For my first year of law school, I had a renowned criminal law professor. He had a penchant for ties and an odd love for Melrose Place (I was a Dallas guy myself). For his final law exam, the fact pattern for the final exam was based on Melrose Place. I thought I did particularly well and I think I got a B+ (for some reason, our law school didn’t have minus grades). I jokingly said that there was no rhyme or reason for how he graded his exams that he just threw the exam down the stairs and he would assign a grade based on the step it hit.

When it came to working for a particular third-party administrator (TPA), I remember we had a fee for clients terminating our services that we never disclosed nor was ever there a set fee. Our conversion guru would simply go down to our Chief Operating Officer and get a de-conversion fee quote that could be $1,500, $2,500, or $5,000, or anything he felt like. He could quote it based on plan size, whether he liked the advisor or not, or because his stock portfolio wasn’t doing well that day.

There is something to be said about plan providers charging direct fees that the plan sponsor and their advisor could understand and gauge. Even with fee disclosure regulations eventually being implemented one of these days, I believe that some providers will still have fees that plan sponsors will have a tough time understanding what the fees are.

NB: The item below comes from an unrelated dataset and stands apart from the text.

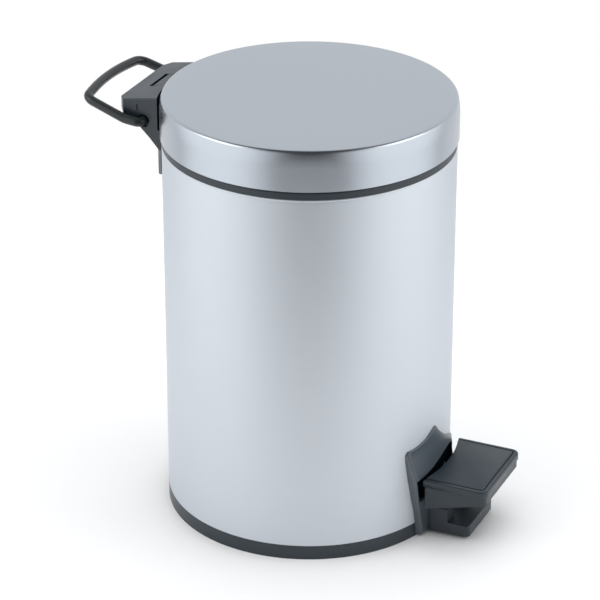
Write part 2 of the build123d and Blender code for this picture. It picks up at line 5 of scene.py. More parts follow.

I was busy drafting a new service agreement back in the day for a West Coast TPA so that they could comply with the fee disclosure regulations (cheap plug). The agreement was easier to draft because their fees were rather straightforward. They had a base fee, a per-participant head charge, and an asset-based fee.

I was reading a sample fee disclosure agreement for a TPA that one of the insurance company providers has been sending out. This sample was put out by some pretty reputable ERISA attorneys and to tell you the truth, reading the agreement gave me a headache. The agreement, unlike most agreements drafted by ERISA attorneys, was written in English. What gave me a headache was the different reimbursements that the TPA may be getting from this insurance company. Special programs, special allowances, and special sauce. It’s sort of like Dean Wormer’s “double secret probation” in Animal House. It’s short on details because the TPA has no idea what they will get in these special programs, but Scout’s honor, they will use 100% of these special payments as an offset to the fees charged.

I am a very direct person (which works well with clients, financial advisors, and TPAs I work with; managing partners of law firms, not so much), so I like knowing how much in fees my client might be paying when they sign an agreement with a TPA. I know eventually that a plan sponsor will know how much a TPA working with this insurance company will charge, but I think clients should get direct fee quotes.

I remember when the Enron debacle happened that I never would have invested in Enron because I could not state what Enron did for business in one sentence. The same

with TPA fees in their agreements, I would be wary of recommending a TPA where I couldn’t directly state what their fees would be. But that’s just me.